The discovery adds to the debate about whether humanity’s heavy hand in natural processes warrants the formal declaration of a new epoch of Earth history, the Anthropocene, says paleontologist Jan Zalasiewicz of the University of Leicester in the United Kingdom, who was not involved in the study. Plastics in general are so pervasive that they’ve been documented in a number of surprising places, including ingested in wildlife and on the sea floor. The mass of plastic produced since 1950 is close to 6 billion metric tons, enough to bundle the entire planet in plastic wrap. Combine plastic’s abundance with its persistence in the environment, and there’s a good chance it’ll get into the fossil record, Zalasiewicz says. “Plastics, including plastiglomerates, would be one of the key markers by which people could recognize the beginning of the Anthropocene.”

How long the plastic will endure remains a matter of debate, however.
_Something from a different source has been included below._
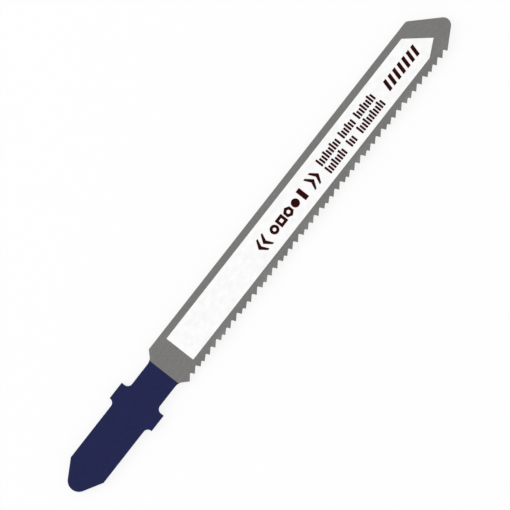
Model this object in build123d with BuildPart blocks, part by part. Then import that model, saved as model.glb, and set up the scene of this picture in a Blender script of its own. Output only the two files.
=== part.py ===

Jerolmack says he doubts the material will stick around in the fossil record. After all, plastic melts, and rocks often pass through hellish depths and temperatures through tectonic processes and burial. Geologist Philip Gibbard of the University of Cambridge in the United Kingdom says he imagines that plastics might “revert back to a source of oil from whence they came, given the right conditions of burial.” But Zalasiewicz and Corcoran say that isn’t true for all the plastic. Some of the material can be preserved as a thin carbon film, much like the way fossil leaves are preserved. Zalasiewicz says that in some rare cases, in that etch of carbon “you may well be left the shape for a flattened plastic bottle.”


I'm not as negative about the human race as some others on DU; but, we really, really need to clean up our act.